I. Quality Inspection: Based
in Los Altos, California, Instrumental specializes in optical detection
systems for manufacturing. The company has recently added an AI
capability to its products, enabling them to automatically recognize
and triage abnormal units in the assembly line. The Monitor technology
uses vision-based AI to detect differences between products and learn
whether those are actual defects or not. Compared to traditional
computer vision approaches, the technology behind Instrumental’s
solution requires significantly less training, golden samples, or
rules. Quality inspection is just one of the many illustrations
of how vision-based AI can greatly contribute to more efficient,
automated manufacturing.
II. Medical Diagnosis: Using a
database of nearly 130,000 images, researchers at Stanford University
trained an algorithm to diagnose skin cancer. Inspired by the need for
universal access to healthcare, they built upon an existing algorithm
developed by Google to perform object identification. The team used
machine-learning techniques to expand these identifiable categories to
include melanomas and carcinomas. The algorithm matched the performance
of board-certified dermatologists, showing great promise for widespread
application. Researchers envision making a smartphone-compatible
version of the software that would bring reliable diagnosis to
patients’ fingertips.
III. Robotics:
Founded in March 2016, PerceptIn has been at the forefront of visual
intelligence. Located in Santa Clara, California, the robotics startup
has recently unveiled its Ironsides vision systems, a full vision
system that combines hardware and software for real-time tracking,
mapping, and path planning for autonomous robots. The innovative
solution can be integrated into virtually any device, enabling a wide
array of autonomous applications. As the number of robotized
products increase, visual intelligence and vision-based perception
systems become a major area for innovation.
IV. Consumer Goods:
Google recently unveiled a new concept for artificially intelligent
consumer cameras. Google Clips uses advanced machine-learning
algorithms to recognize people and decide when to take photos. Its
objective is to allow for hands-free, authentic pictures that capture
the “feeling” of each particular moment. The innovative device
automatically takes seven-second, 15-frames-per-second photos to be
later filtered and selected by the user via a mobile app. The frequency
of use is directly proportionate to the algorithm’s success, as it
learns to recognize people and moments that matter to the user.

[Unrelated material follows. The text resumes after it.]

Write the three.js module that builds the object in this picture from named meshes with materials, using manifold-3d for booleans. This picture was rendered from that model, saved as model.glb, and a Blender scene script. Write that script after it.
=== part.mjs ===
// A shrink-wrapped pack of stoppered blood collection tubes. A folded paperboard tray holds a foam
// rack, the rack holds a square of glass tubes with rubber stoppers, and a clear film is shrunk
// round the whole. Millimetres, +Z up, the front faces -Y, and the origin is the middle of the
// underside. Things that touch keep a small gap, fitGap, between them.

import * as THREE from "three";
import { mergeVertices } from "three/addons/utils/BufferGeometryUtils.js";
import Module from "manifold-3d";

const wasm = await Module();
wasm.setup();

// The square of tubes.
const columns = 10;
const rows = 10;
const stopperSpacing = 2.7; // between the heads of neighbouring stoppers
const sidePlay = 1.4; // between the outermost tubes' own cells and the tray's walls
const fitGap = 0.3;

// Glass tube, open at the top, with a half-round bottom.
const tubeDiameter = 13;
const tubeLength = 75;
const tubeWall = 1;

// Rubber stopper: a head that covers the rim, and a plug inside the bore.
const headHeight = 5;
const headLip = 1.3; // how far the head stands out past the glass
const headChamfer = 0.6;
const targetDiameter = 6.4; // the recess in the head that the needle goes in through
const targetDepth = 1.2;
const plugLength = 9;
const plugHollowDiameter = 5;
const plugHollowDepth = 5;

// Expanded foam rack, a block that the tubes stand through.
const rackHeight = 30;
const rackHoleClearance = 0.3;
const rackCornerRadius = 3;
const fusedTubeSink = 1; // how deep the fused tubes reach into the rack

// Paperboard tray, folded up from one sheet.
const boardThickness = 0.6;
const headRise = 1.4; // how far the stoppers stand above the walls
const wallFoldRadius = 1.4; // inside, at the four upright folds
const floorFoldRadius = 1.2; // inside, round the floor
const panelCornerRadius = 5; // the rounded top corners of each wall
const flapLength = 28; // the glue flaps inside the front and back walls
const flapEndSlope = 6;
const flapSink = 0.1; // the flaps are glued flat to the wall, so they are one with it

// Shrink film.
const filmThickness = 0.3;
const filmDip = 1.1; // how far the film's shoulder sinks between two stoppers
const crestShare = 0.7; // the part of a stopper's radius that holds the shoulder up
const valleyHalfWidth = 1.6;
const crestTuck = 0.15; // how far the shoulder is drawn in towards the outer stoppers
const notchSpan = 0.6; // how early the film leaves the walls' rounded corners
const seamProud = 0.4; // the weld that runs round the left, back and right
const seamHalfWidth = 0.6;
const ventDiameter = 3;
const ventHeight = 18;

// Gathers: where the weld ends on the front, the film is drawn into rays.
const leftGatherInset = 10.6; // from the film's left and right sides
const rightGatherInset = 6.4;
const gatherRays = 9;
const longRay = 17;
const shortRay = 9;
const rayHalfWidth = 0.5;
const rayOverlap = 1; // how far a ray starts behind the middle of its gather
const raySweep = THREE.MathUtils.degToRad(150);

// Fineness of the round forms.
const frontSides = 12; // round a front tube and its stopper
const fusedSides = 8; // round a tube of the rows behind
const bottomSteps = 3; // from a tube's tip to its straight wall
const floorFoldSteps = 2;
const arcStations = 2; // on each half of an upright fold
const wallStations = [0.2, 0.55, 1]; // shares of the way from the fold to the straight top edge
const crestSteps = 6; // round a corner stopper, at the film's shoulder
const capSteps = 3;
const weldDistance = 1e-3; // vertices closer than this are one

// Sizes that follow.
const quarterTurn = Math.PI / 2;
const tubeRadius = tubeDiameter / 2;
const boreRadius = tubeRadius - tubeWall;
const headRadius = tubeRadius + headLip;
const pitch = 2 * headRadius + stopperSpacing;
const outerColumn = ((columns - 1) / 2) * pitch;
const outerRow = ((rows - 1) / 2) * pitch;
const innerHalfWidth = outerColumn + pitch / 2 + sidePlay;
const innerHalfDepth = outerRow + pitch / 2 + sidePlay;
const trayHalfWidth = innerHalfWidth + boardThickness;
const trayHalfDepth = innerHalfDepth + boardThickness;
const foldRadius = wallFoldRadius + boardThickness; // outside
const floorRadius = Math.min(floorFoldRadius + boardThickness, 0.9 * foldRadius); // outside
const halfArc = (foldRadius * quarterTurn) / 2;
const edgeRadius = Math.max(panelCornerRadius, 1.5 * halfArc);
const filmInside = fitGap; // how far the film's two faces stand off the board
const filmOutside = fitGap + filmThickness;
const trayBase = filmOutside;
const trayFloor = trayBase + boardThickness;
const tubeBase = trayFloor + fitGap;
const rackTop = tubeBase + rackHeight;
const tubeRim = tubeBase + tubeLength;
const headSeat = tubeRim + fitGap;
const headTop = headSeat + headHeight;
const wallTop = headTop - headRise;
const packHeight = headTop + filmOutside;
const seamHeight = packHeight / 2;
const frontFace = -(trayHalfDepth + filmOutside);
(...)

V. Virtual Reality and Augmented Reality:
Recent advances in real-time image recognition, expanding network
bandwidth, and improvements in processing and storage are opening the
way for innovative solutions that combine vision-based AI and
VR/AR. The retail environment is a particularly promising field
for innovation. Founded in 2015, Oak Labs has created a smart
dressing-room mirror that allows customers to browse different
products, toggle different types of lighting and even makes suggestions
of complementary pieces. Early adopters include Ralph Lauren and
Rebecca Minkoff.
Conclusion
Visual
intelligence technology brings together three highly disruptive trends:
artificial intelligence, computer vision, and analytics. From public
safety and surveillance to smart homes and autonomous vehicles, there
is a wide range of potential applications for artificially intelligent
vision systems. Innovative companies engaged in visual intelligence
R&D should take advantage of the tax credit opportunity available
to support their efforts and increase their chances of success.